Originally published here by Anastasia Berezniova
At datarockets, we have a small tradition of greeting teammates with a Happy Friday post in the slack channel with a picture of a cute red panda – our company brand animal.
During a 1-month gap between projects, our developers wanted to try something we have never done before with the potential of applying this knowledge to clients’ projects in the future. Our choice fell on neural networks.
Putting these two together, we came up with the idea of our fun educational project – build and train a neural network to generate unique images of red pandas, and let our custom slack bot Mona (who is an e-cat :)) post a generated panda every Friday with positive wishes to the team.

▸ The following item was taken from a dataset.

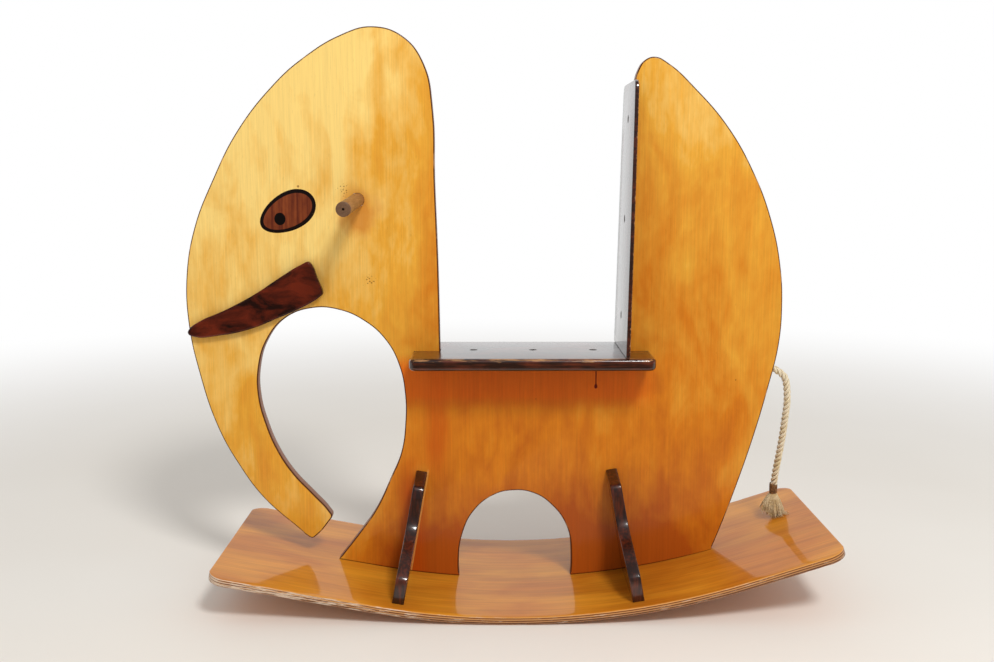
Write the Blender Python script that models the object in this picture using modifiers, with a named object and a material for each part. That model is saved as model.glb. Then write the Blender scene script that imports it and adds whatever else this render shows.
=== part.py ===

See the useful links about GANs and neural networks below.
Approach
We started with researching the technical aspects of neural networking, specifically different network architecture types and technologies we could use. This resulted in the following set of technologies: Python as a language and TensorFlow as a machine learning framework. A generative adversarial network (GAN) based on convolutional layers was chosen as a network architecture type.
A whirlwind tour of neural networks
Basically, GAN consists of two neural networks competing with each other – a generator and a discriminator. The generator generates images that are mixed into the training dataset and passed to the discriminator. Discriminator decides whether the images are real or fake, i.e., whether they are from a training dataset or were generated. During that process, the generator corrects its weights based on whether it successfully fooled a discriminator into deciding that generated image was real. And discriminator, in turn, corrects its weights based on whether it correctly distinguished the real image from the generated one. So both networks learn by competing with each other.
Collecting the datasets of red pandas and cats
The path in the technological aspect was cleared out, but to move forward with generating red panda images, we needed a dataset of red panda images to train the network on. We searched on ready datasets of red pandas but did not find a suitable one. However, we did find a data science platform with massive resources of machine learning datasets – Kaggle, which also provides cloud computing power to train the models faster. So at that point, we defined two parallel tasks:
- slowly but surely collect our dataset of red panda images,
- build and adjust a network using another similar dataset – a dataset of >5000 cat face images we found on Kaggle.
First low-resolution images and limitations of GANs
Soon we built our first network attempt, then came a long process of figuring out which parameters and practices lead to the best results. And the best we could squeeze out of that configuration was realistic but low-resolution cat faces (64x64px).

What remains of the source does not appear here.